Consommateurs : n’oublions pas non plus que les inégalités sociales sont un frein à la transition écologique. Le ras-le-bol sur la hausse du carburant (fronde des Gilets Jaunes) et le fioul domestique en France indiquent que le passage vers des comportements vertueux n’aboutira que si la question du pouvoir d’achat est traitée. Les solutions existent, à l’instar de l’aide financière à la mobilité solidaire proposée par le Réseau Action Climat, qui tient compte de la localisation et de l’absence d’alternative à la voiture. Une économie dé-carbonée devra passer par une économie et une fiscalité juste et solidaire.
 

À lire aussi : Prix des carburants : « La transition écologique ne se fera pas gratuitement »

Au final, c’est le leadership politique qui offrira les modalités ultimes de succès. Or, cette volonté ne viendra pas à court terme de l’Amérique. L’Europe, elle, est affaiblie par ses divisions. Alors, rêvons de voir à son tour le président chinois, Xi Jinping, haranguer les traders de la bourse de Shanghai afin qu’ils investissent dans des acteurs dé-carbonés.

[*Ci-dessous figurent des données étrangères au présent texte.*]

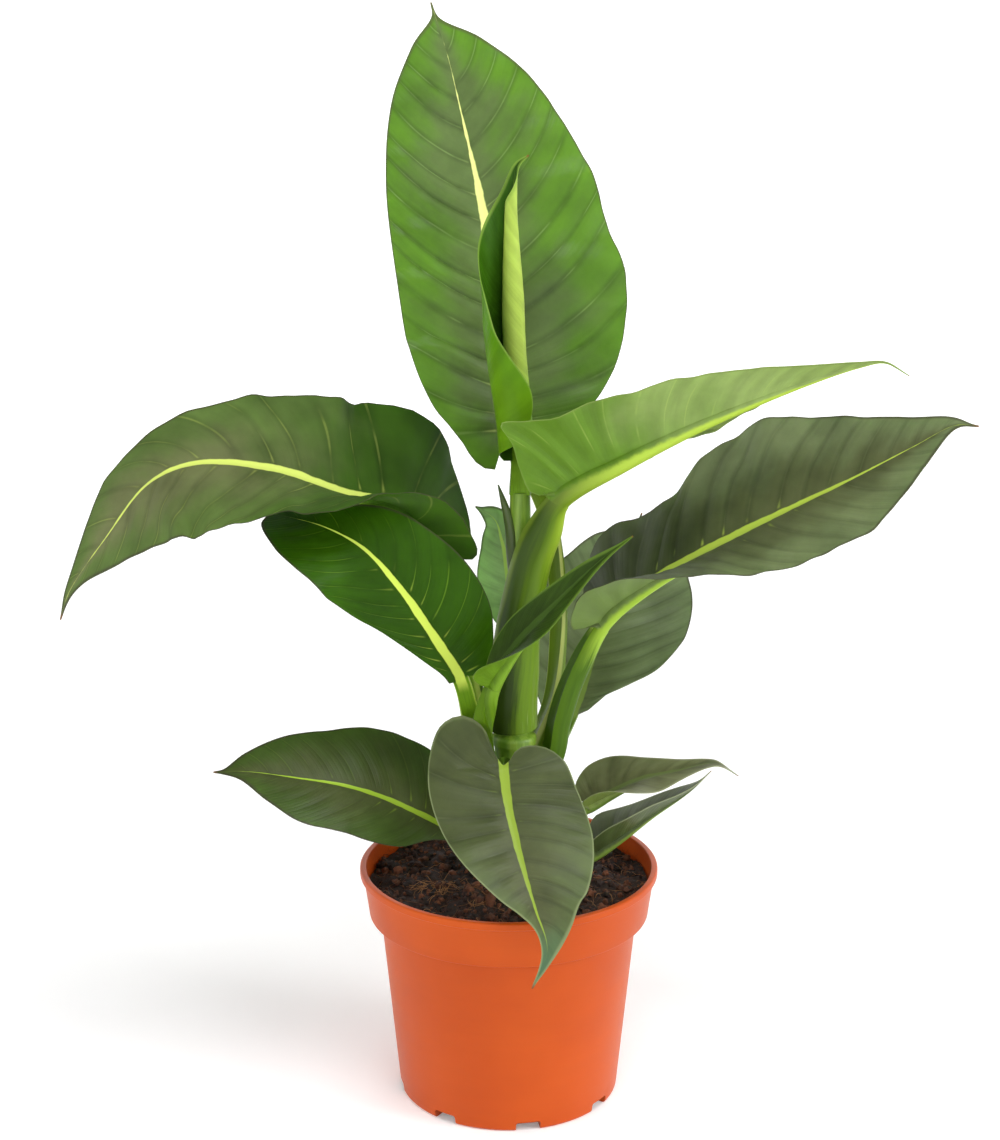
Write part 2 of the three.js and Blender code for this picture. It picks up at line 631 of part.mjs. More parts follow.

Alain Peyrefitte écrivait en 1996 que la Chine s’était éveillée. Espérons que le leader des énergies renouvelables, qui a inauguré cette année le premier tronçon d’autoroute solaire photovoltaïque, montrera la voie face à un Occident désuni.

 

Sylvain Guyoton est Senior Vice-President Research chez EcoVadis, une plateforme collaborative étudiant l’impact en développement durable des fournisseurs pour les chaînes d’approvisionnement mondiales.